恐らく、距離を考えれば多少なりとも各部のヤレは否めない。ただ、下手にいじられていない分、クルマの素性はいいし、当たり前に消耗品関係(ここではショックとかタイヤとかそういったものを含む)を交換していけばかなり良質なデュランゴに生まれ変わるのではないか? そんな印象を抱かせるほど走りに関するネガティブな要素は見つからない。
また、ボディ等もまったく距離を感じさせないコンディションであり、恐らく耐久性ある頑丈なSUVをノーマル状態で乗ってきた前オーナーの使い方が要因であろうと推測する。
もちろん、このままでもある程度は乗れると思うし(実際に筆者も欲しいと思ってしまった)、デュランゴを体感することは可能だが、ここまで素性がいいならあえてもう一歩踏み込んでリフレッシュさせて乗りたいとも思うのである(せっかくいいもの持ってんのにもったいないということ)。
フローマスターを装着した排気サウンドは野太く、アクセルを踏み込むと高まるV8サウンドはかなり魅力的。
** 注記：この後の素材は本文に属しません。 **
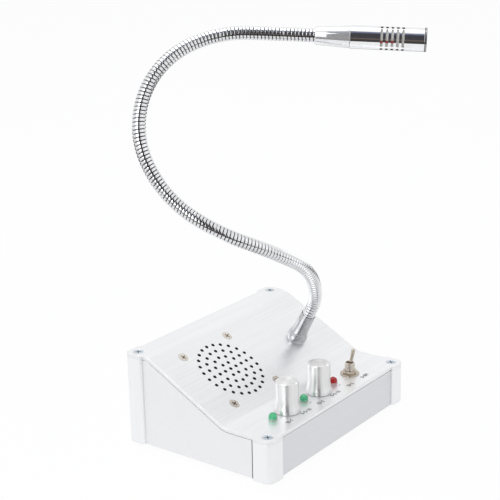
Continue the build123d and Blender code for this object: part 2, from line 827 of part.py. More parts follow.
def mic_plane(ahead=0.0):
    """The plane across the microphone at a distance ahead of the neck's end, its X axis level."""
    end = station(link_ends()[-1] + ahead)
    return Plane(origin=end.origin, x_dir=Vector(0, 0, 1).cross(end.z_dir), z_dir=end.z_dir)


def mic_tail():
    """The tapered rear of the microphone, plugged into the neck."""
    wall = tail_rear_wall
    inner_rear = tail_rear_radius - tail_wall
    inner_front = barrel_bore_radius - tail_wall
    points = [(ball_bore_radius, -tail_spigot_length), (neck_bore_radius - slip_gap, -tail_spigot_length),
              (neck_bore_radius - slip_gap, 0), (tail_rear_radius, 0), (tail_front_radius, tail_length),
              (barrel_bore_radius - slip_gap, tail_length),
              (barrel_bore_radius - slip_gap, tail_length + tail_spigot_length),
              (inner_front, tail_length + tail_spigot_length), (inner_rear, wall), (ball_bore_radius, wall)]
    return mic_plane() * turned(points)


def sound_slots():
    """The ring slots of the barrel, cut from both sides so that a bridge stays above and below."""
    cuts = []
    side = barrel_radius + cut_overrun
    bridge = Box(sound_slot_bridge, 2 * side, sound_slot_width, align=BOTTOM)
    for step in range(sound_slot_count):
        slot = Cylinder(side, sound_slot_width, align=BOTTOM) - bridge
        cuts.append(Pos(0, 0, sound_slot_start + step * sound_slot_pitch) * slot)
    return cuts


def mic_barrel():
    """The slotted tube of the microphone."""
    tube = ring(barrel_radius, barrel_bore_radius, barrel_length)
    return mic_plane(tail_length) * (tube - sound_slots())


def mic_nose():
    """The front ring of the microphone with its pierced disc."""
    body = ring(nose_radius, nose_bore_radius - nose_mesh_thickness, nose_length)
    spigot = ring(barrel_bore_radius - slip_gap, nose_bore_radius - nose_mesh_thickness, nose_spigot)
    disc = Cylinder(nose_bore_radius, nose_mesh_thickness, align=BOTTOM)
    holes = []
    for index, count in enumerate(nose_mesh_counts):
        for step in range(count):
            angle = 2 * pi * step / count
            radius = index * nose_mesh_pitch
            place = Pos(radius * cos(angle), radius * sin(angle), 0)
            holes.append(place * Cylinder(nose_mesh_hole_radius, 2 * nose_mesh_thickness + cut_overrun))
    body += Pos(0, 0, -nose_spigot) * spigot
    body += disc - holes
    return mic_plane(tail_length + barrel_length) * body


def capsule_plane():
    """Where the capsule's boot begins, inside the barrel behind the slots."""
    return mic_plane(tail_length + barrel_length - boot_from_nose)


def capsule_boot():
    """The rubber boot that holds the capsule in the barrel."""
    body = Cylinder(barrel_bore_radius - slip_gap, boot_length, align=BOTTOM)
    pocket_floor = Pos(0, 0, boot_length - capsule_length)
    pocket = pocket_floor * Cylinder(capsule_radius + thread_gap, boot_length, align=BOTTOM)
    hole = Cylinder(boot_bridge_radius, 2 * boot_length)
    return capsule_plane() * (body - pocket - hole)


def mic_capsule():
    """The microphone capsule in its boot."""
    body = Cylinder(capsule_radius, capsule_length, align=BOTTOM)
    port = Pos(0, 0, capsule_length) * Cylinder(ball_bore_radius, capsule_length / 2)
    return capsule_plane() * Pos(0, 0, boot_length - capsule_length) * (body - port)


def standoff_places():
    """Plan places of the standoffs under the circuit board."""
    half_x = board_width / 2 - standoff_inset
    half_y = board_depth / 2 - standoff_inset
    return [(x, board_y + y) for x, y in corners(half_x, half_y)]


def main_board():
    """The circuit board."""
    board = Pos(0, board_y, board_floor) * Box(board_width, board_depth, board_thickness, align=BOTTOM)
    drill = Cylinder(board_screw_radius + slip_gap, 2 * board_thickness + 2 * cut_overrun)
    return board - [Pos(x, y, board_floor) * drill for x, y in standoff_places()]


def board_standoffs():
    """Four spacers between the bottom and the board."""
    spacer = ring(standoff_radius, board_screw_radius + thread_gap, standoff_height)
    return [Pos(x, y, inner_floor) * spacer for x, y in standoff_places()]


def board_screws():
    """Four screws through the board into the spacers."""
    head = Cylinder(board_screw_head_radius, board_screw_head_height, align=BOTTOM)
    slot = Box(2 * board_screw_head_radius * recess_span_share, recess_width, board_screw_head_height)
    stem = Cylinder(board_screw_radius, board_screw_length, align=TOP)
    screw = head + stem - [Pos(0, 0, board_screw_head_height) * Rot(0, 0, turn) * slot for turn in (0, 90)]
    return [Pos(x, y, board_top) * screw for x, y in standoff_places()]


def amplifier_chip():
    """The power amplifier standing on the board."""
    return Pos(chip_x, board_y + chip_back, board_top) * Box(chip_length, chip_width, chip_height, align=BOTTOM)


def capacitors():
    """Two smoothing capacitors on the board."""
    can = Cylinder(capacitor_radius, capacitor_height, align=BOTTOM)
    can = fillet(can.edges().sort_by(Axis.Z)[-1], basket_wall)
    return [Pos(x, board_y + y, board_top) * can for x, y in capacitor_places]


def remote_socket():
    """The 3.5 mm socket for the unit on the customer's side: body, bush and bore."""
    inside = Pos(0, 0, -panel_thickness)
    bush = inside * Cylinder(remote_bush_radius, remote_bush_length, align=BOTTOM)
    body = inside * Box(remote_body_width, remote_body_width, remote_body_length, align=TOP)
    bore_length = remote_bush_length + remote_body_length
    mouth = Pos(0, 0, remote_bush_length - panel_thickness + cut_overrun)
    bore = mouth * Cylinder(remote_bore_radius, bore_length, align=TOP)
    return socket_axis(remote_socket_x) * (bush + body - bore)


def remote_socket_nut():
    """The nut on that socket, outside the rear panel."""
    nut = hex_nut(remote_nut_width, remote_bush_radius + thread_gap, remote_nut_height)
    return socket_axis(remote_socket_x) * nut


def power_socket():
    """The round socket of the power adaptor, with its centre pin."""
    flange = Cylinder(power_flange_radius, power_flange_height, align=BOTTOM)
    body = Cylinder(power_body_radius, power_body_length, align=TOP)
    mouth = Pos(0, 0, power_flange_height + cut_overrun)
    bore = mouth * Cylinder(power_bore_radius, power_bore_depth, align=TOP)
    pin = Cylinder(power_pin_radius, power_bore_depth, align=TOP)
    return socket_axis(power_socket_x) * (flange + body - bore + pin)


def lead(points, radius):
    """A wire along straight runs joined by arcs as large as the runs allow."""
    places = [Vector(*point) for point in points]
    bends = []
    for before, corner, after in zip(places, places[1:], places[2:]):
        turn = radians((corner - before).get_angle(after - corner))
        shorter = min((corner - before).length, (after - corner).length)
        bends.append(lead_run_share * shorter / tan(turn / 2))
    path = FilletPolyline(*places, radius=bends)
    start = Plane(origin=path @ 0, z_dir=path % 0)
    return sweep(start * Circle(radius), path=path)


def speaker_leads():
    """Two wires from the loudspeaker's basket down to the board."""
    leads = []
    slope_run = (basket_radius - basket_back_radius) / basket_depth
    wall = basket_radius - (speaker_lead_below - sheet - cloth_thickness - ledge_depth()) * slope_run
    for side in (-1, 1):
        place = Pos(wall + lead_radius + 2 * lead_gap, side * speaker_lead_pitch / 2, 0)
        x, y, z = (speaker_plane(speaker_lead_below) * place).position
        leads.append(lead([(x, y, z), (x, y, z - lead_run), (x + lead_run, y, board_top + lead_run),
                           (x + lead_run, y, board_top)], lead_radius))
    return leads


def pot_leads():
    """Three wires from the tabs of each rotary control to the board's front edge."""
    leads = []
    y = controls_y + pot_radius + pot_tab_length + lead_gap
    z = strip_under - pot_height / 2 - pot_tab_thickness / 2
    for x in knob_places:
        for k in (-1, 0, 1):
            at = x + k * pot_tab_pitch
            corner, end = (at, y + lead_run, z), (at, y + lead_run, board_top)
            leads.append(lead([(at, y, z), corner, end], lead_radius))
    return leads


def mic_lead():
    """The screened lead from the gooseneck's bore down to the board."""
    start = neck_seat(-mic_lead_in_bore).origin
    turn = neck_seat(-sheet - ferrule_thread_length - lead_run).origin
    x, y, z = turn.X, turn.Y + mic_lead_back, board_top + lead_run
    return lead([tuple(start), tuple(turn), (x, y, z), (x, y, board_top)], mic_lead_radius)


def nodes():
    """Every sub-part by its name."""
    parts = {
        "top_cover": top_cover(),
        "bottom_plate": bottom_plate(),
        "front_panel": front_panel(),
        "rear_panel": rear_panel(),
        "left_panel": side_panel(-1),
        "right_panel": side_panel(1),
        "front_left_post": post(-1, -1),
        "front_right_post": post(1, -1),
        "rear_left_post": post(-1, 1),
        "rear_right_post": post(1, 1),
        "cover_screws": cover_screws(),
        "base_screws": base_screws(),
        "rubber_feet": rubber_feet(),
        "speaker_frame": speaker_frame(),
        "speaker_cone": speaker_cone(),
        "speaker_dust_cap": dust_cap(),
        "speaker_magnet": speaker_magnet(),
        "speaker_screws": speaker_screws(),
        "speaker_nuts": speaker_nuts(),
        "grille_cloth": grille_cloth(),
        "left_green_lamp": lamp(green_lamp_places[0]),
        "right_green_lamp": lamp(green_lamp_places[1]),
        "red_lamp": lamp(red_lamp_place),
        "volume_pots": volume_pots(),
        "pot_washers": pot_washers(),
        "pot_nuts": pot_nuts(),
        "left_shaft": shaft(knob_places[0]),
        "right_shaft": shaft(knob_places[1]),
        "left_knob": knob(knob_places[0]),
        "right_knob": knob(knob_places[1]),
        "switch_body": switch_body(),
        "switch_washer": switch_washer(),
        "switch_nut": switch_nut(),
        "switch_lever": switch_lever(),
        "neck_ferrule": neck_ferrule(),
        "neck_nut": neck_nut(),
        "mic_tail": mic_tail(),
        "mic_barrel": mic_barrel(),
        "mic_nose": mic_nose(),
        "mic_capsule": mic_capsule(),
        "capsule_boot": capsule_boot(),
        "main_board": main_board(),
        "board_standoffs": board_standoffs(),
        "board_screws": board_screws(),
        "amplifier_chip": amplifier_chip(),
        "capacitors": capacitors(),
        "remote_socket": remote_socket(),
        "remote_socket_nut": remote_socket_nut(),
        "power_socket": power_socket(),
        "inner_leads": [*speaker_leads(), *pot_leads(), mic_lead()],
    }
    for index in range(len(neck_arc_lengths)):
        parts[f"neck_link_{index + 1}"] = neck_link(index)
    return parts


def write(name, shape):
    """Write one node, a group of separate solids where the shape is a list."""
    pieces = shape if isinstance(shape, list) else [shape]
    solids = [solid for piece in pieces for solid in piece.solids()]
    whole = solids[0] if len(solids) == 1 else Compound(solids)
    whole.label = name
    export_step(whole, f"parts/{name}.step")


os.makedirs("parts", exist_ok=True)
for node_name, node_shape in nodes().items():
    write(node_name, node_shape)
for number in range(len(neck_arc_lengths)):
    place = hinge(number)
    axis = place.y_dir if number % 2 else place.x_dir
    print("hinge", number + 1, [round(v, 3) for v in place.origin], [round(v, 5) for v in axis],
          [round(v, 5) for v in place.z_dir])
print("neck end", [round(v, 3) for v in mic_plane().origin], [round(v, 5) for v in mic_plane().z_dir])
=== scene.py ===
"""The looks of a counter intercom's master unit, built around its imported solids. Lengths are in metres."""

import logging
import math
from dataclasses import dataclass, replace
from enum import Enum
from typing import Callable, Iterable, Sequence

import bmesh
import bpy
from mathutils import Matrix, Vector


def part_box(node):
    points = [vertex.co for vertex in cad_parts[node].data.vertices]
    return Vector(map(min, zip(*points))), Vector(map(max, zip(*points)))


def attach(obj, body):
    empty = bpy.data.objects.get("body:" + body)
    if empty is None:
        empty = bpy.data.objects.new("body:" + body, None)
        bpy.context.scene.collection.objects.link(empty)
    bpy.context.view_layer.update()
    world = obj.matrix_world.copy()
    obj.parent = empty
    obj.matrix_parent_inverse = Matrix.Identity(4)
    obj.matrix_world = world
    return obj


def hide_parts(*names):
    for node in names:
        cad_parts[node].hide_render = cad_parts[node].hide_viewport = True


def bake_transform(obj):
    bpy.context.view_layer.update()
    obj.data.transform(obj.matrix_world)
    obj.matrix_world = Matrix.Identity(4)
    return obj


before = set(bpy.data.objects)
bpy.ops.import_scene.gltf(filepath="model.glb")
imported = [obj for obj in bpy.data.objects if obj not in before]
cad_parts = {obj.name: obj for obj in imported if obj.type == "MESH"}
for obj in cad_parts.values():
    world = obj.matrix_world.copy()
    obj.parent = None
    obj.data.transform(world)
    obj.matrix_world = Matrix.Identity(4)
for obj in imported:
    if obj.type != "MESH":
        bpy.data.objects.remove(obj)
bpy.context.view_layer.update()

log = logging.getLogger("intercom")

Colour = tuple[float, float, float]
Outline = list[tuple[float, float]]
Value = "Wire | float | Colour"

MM = 0.001
FULL_TURN = 2 * math.pi
ROUND_STEPS = 72
WELD_DISTANCE = 1e-8
SHARP_ANGLE = math.radians(38)
RIGHT = Vector((1.0, 0.0, 0.0))
BACK = Vector((0.0, 1.0, 0.0))
UP = Vector((0.0, 0.0, 1.0))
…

アイドリングも安定しており、踏み込めば即座に反応し、エンジンはしっかりと回る。
コラムシフト採用するシフトのストロークや操作性は軽く、格段に使いやすい。こんだけ扱いやすいコラムシフトは最近では見当たらないと思ってしまうほど操作が軽く的確である。
ブレーキに関しては、個体差ではなくデュランゴの特徴として、若干深めの印象。国産感覚のつもりで踏むと最初は冷やっとすることもあるかもしれないが、これは慣れの問題であって、消耗などとは関係ない。
最近、フルサイズ系のアメ車を扱うことが多かったこともあり、またプライベートでセルシオを運転することもあった経緯からか、デュランゴの車体が非常に小さく感じられてちょっと驚くほど扱いやすかった。
もともとこの手のミドルサイズSUVが売れた理由は、扱いやすいボディにV8が搭載され、そしてサードシートが装着されているということだった。それにデュランゴの場合は、ダッジらしいイカツいフロントマスクが付いてくる。それこそ人気にならない方がおかしいくらい魅力的なアメ車だったのである。
そんなクルマが68万円(しかもノーマル&ショップの管理ユーザー車)。現状のままで乗ってもある程度の満足感は得られるだろうが、リフレッシュして、現存する最良のデュランゴを目指すのも面白いだろうと思う。